-- START OF Recorded data --
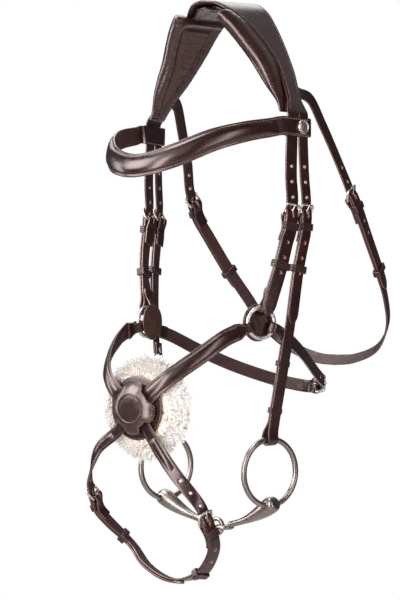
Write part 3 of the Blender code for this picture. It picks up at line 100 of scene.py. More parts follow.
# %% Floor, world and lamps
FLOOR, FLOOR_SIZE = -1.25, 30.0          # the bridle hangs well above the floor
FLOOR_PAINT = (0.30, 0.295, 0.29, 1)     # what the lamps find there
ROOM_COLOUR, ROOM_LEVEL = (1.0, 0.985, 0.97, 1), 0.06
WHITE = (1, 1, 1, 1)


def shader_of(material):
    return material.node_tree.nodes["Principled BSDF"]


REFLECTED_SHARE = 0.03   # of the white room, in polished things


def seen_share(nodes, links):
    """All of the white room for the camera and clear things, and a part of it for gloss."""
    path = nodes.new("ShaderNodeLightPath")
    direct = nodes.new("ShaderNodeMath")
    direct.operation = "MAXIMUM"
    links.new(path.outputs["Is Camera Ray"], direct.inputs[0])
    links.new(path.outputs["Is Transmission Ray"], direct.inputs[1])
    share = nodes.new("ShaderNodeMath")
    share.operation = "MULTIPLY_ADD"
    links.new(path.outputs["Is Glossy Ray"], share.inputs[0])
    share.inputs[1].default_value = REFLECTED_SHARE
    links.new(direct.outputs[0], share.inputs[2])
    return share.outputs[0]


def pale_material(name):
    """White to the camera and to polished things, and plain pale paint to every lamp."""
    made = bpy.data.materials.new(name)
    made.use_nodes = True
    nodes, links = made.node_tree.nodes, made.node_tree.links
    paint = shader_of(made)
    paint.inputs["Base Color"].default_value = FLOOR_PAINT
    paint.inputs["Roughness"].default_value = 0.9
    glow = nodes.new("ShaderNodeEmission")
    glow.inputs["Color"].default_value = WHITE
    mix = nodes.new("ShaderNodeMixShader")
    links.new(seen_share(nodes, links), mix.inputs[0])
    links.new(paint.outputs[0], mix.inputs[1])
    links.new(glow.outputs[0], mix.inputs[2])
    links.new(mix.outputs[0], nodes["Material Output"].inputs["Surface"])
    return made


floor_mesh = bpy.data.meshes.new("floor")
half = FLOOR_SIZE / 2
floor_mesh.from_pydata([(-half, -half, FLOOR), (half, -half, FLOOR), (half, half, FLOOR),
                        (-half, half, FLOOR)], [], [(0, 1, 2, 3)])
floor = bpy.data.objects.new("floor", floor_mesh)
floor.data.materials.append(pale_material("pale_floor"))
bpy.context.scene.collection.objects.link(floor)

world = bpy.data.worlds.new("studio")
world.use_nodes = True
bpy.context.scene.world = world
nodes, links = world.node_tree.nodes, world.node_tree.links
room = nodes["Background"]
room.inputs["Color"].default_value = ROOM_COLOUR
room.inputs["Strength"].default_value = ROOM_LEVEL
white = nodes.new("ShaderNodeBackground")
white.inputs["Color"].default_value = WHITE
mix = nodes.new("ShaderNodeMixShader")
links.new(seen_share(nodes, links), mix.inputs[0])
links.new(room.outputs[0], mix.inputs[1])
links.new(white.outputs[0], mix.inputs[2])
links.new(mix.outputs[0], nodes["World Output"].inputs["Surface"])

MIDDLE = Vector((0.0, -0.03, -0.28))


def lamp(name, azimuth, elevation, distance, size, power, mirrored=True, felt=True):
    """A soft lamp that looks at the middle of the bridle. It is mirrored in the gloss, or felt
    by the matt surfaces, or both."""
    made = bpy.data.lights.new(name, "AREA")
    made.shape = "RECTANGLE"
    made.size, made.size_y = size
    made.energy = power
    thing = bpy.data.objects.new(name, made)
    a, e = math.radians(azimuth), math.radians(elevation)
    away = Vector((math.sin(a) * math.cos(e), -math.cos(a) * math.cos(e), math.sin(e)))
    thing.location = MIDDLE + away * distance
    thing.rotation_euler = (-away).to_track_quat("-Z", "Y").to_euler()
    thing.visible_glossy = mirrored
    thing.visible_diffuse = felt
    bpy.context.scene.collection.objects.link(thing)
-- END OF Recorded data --
[Problem statement]
Repeat the material above exactly.

[Solution to this task]
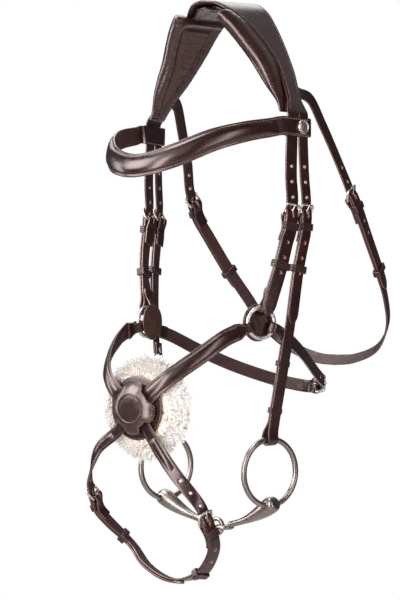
Write part 3 of the Blender code for this picture. It picks up at line 100 of scene.py. More parts follow.
# %% Floor, world and lamps
FLOOR, FLOOR_SIZE = -1.25, 30.0          # the bridle hangs well above the floor
FLOOR_PAINT = (0.30, 0.295, 0.29, 1)     # what the lamps find there
ROOM_COLOUR, ROOM_LEVEL = (1.0, 0.985, 0.97, 1), 0.06
WHITE = (1, 1, 1, 1)


def shader_of(material):
    return material.node_tree.nodes["Principled BSDF"]


REFLECTED_SHARE = 0.03   # of the white room, in polished things


def seen_share(nodes, links):
    """All of the white room for the camera and clear things, and a part of it for gloss."""
    path = nodes.new("ShaderNodeLightPath")
    direct = nodes.new("ShaderNodeMath")
    direct.operation = "MAXIMUM"
    links.new(path.outputs["Is Camera Ray"], direct.inputs[0])
    links.new(path.outputs["Is Transmission Ray"], direct.inputs[1])
    share = nodes.new("ShaderNodeMath")
    share.operation = "MULTIPLY_ADD"
    links.new(path.outputs["Is Glossy Ray"], share.inputs[0])
    share.inputs[1].default_value = REFLECTED_SHARE
    links.new(direct.outputs[0], share.inputs[2])
    return share.outputs[0]


def pale_material(name):
    """White to the camera and to polished things, and plain pale paint to every lamp."""
    made = bpy.data.materials.new(name)
    made.use_nodes = True
    nodes, links = made.node_tree.nodes, made.node_tree.links
    paint = shader_of(made)
    paint.inputs["Base Color"].default_value = FLOOR_PAINT
    paint.inputs["Roughness"].default_value = 0.9
    glow = nodes.new("ShaderNodeEmission")
    glow.inputs["Color"].default_value = WHITE
    mix = nodes.new("ShaderNodeMixShader")
    links.new(seen_share(nodes, links), mix.inputs[0])
    links.new(paint.outputs[0], mix.inputs[1])
    links.new(glow.outputs[0], mix.inputs[2])
    links.new(mix.outputs[0], nodes["Material Output"].inputs["Surface"])
    return made


floor_mesh = bpy.data.meshes.new("floor")
half = FLOOR_SIZE / 2
floor_mesh.from_pydata([(-half, -half, FLOOR), (half, -half, FLOOR), (half, half, FLOOR),
                        (-half, half, FLOOR)], [], [(0, 1, 2, 3)])
floor = bpy.data.objects.new("floor", floor_mesh)
floor.data.materials.append(pale_material("pale_floor"))
bpy.context.scene.collection.objects.link(floor)

world = bpy.data.worlds.new("studio")
world.use_nodes = True
bpy.context.scene.world = world
nodes, links = world.node_tree.nodes, world.node_tree.links
room = nodes["Background"]
room.inputs["Color"].default_value = ROOM_COLOUR
room.inputs["Strength"].default_value = ROOM_LEVEL
white = nodes.new("ShaderNodeBackground")
white.inputs["Color"].default_value = WHITE
mix = nodes.new("ShaderNodeMixShader")
links.new(seen_share(nodes, links), mix.inputs[0])
links.new(room.outputs[0], mix.inputs[1])
links.new(white.outputs[0], mix.inputs[2])
links.new(mix.outputs[0], nodes["World Output"].inputs["Surface"])

MIDDLE = Vector((0.0, -0.03, -0.28))


def lamp(name, azimuth, elevation, distance, size, power, mirrored=True, felt=True):
    """A soft lamp that looks at the middle of the bridle. It is mirrored in the gloss, or felt
    by the matt surfaces, or both."""
    made = bpy.data.lights.new(name, "AREA")
    made.shape = "RECTANGLE"
    made.size, made.size_y = size
    made.energy = power
    thing = bpy.data.objects.new(name, made)
    a, e = math.radians(azimuth), math.radians(elevation)
    away = Vector((math.sin(a) * math.cos(e), -math.cos(a) * math.cos(e), math.sin(e)))
    thing.location = MIDDLE + away * distance
    thing.rotation_euler = (-away).to_track_quat("-Z", "Y").to_euler()
    thing.visible_glossy = mirrored
    thing.visible_diffuse = felt
    bpy.context.scene.collection.objects.link(thing)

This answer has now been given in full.